As for the productive activity, the Board considered that the reactivation is still in progress, and GDP is expected to grow 3.5% in 2019. Notwithstanding, some of the Board Members expressed their concern over the pace at which such recovery has taken place, which is lower than they expected. Several members expressed their concern over the weakness of the labor market, whose causes are still uncertain. Also, the improvement in the risk indicators of the financial system was also noted.
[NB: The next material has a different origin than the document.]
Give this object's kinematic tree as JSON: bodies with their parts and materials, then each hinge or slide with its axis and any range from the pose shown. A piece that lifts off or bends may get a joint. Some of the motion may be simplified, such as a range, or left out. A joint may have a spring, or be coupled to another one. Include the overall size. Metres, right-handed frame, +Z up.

The members of the Board highlighted the consolidation of a broader environment of international liquidity, with which the Colombian economy is not expected to face external funding restrictions, nor increases in risk premia. In general, they expressed their concern about the outcome of the current account deficit in 2018 and its widening this year, which would be driven by the recovery of domestic demand and the low growth figures for the country’s trading partners. Some Board Members stressed that the composition of the current account and its financing somehow mitigates the external vulnerability. The fact that imports of capital goods and raw materials for productive processes are a dominant factor in the widening of the trade deficit as well as that financing comes mainly from foreign direct investment stood out as positive elements.

In the context of an inflation figure very close to the target, with a reactivation process in progress (albeit slow) and an international environment with better liquidity conditions, the Board unanimously decided to maintain the benchmark interest rate at 4.25%, a level they considered moderately expansionist.



The Board of Directors unanimously decided to maintain the benchmark interest rate unaltered at 4.25%.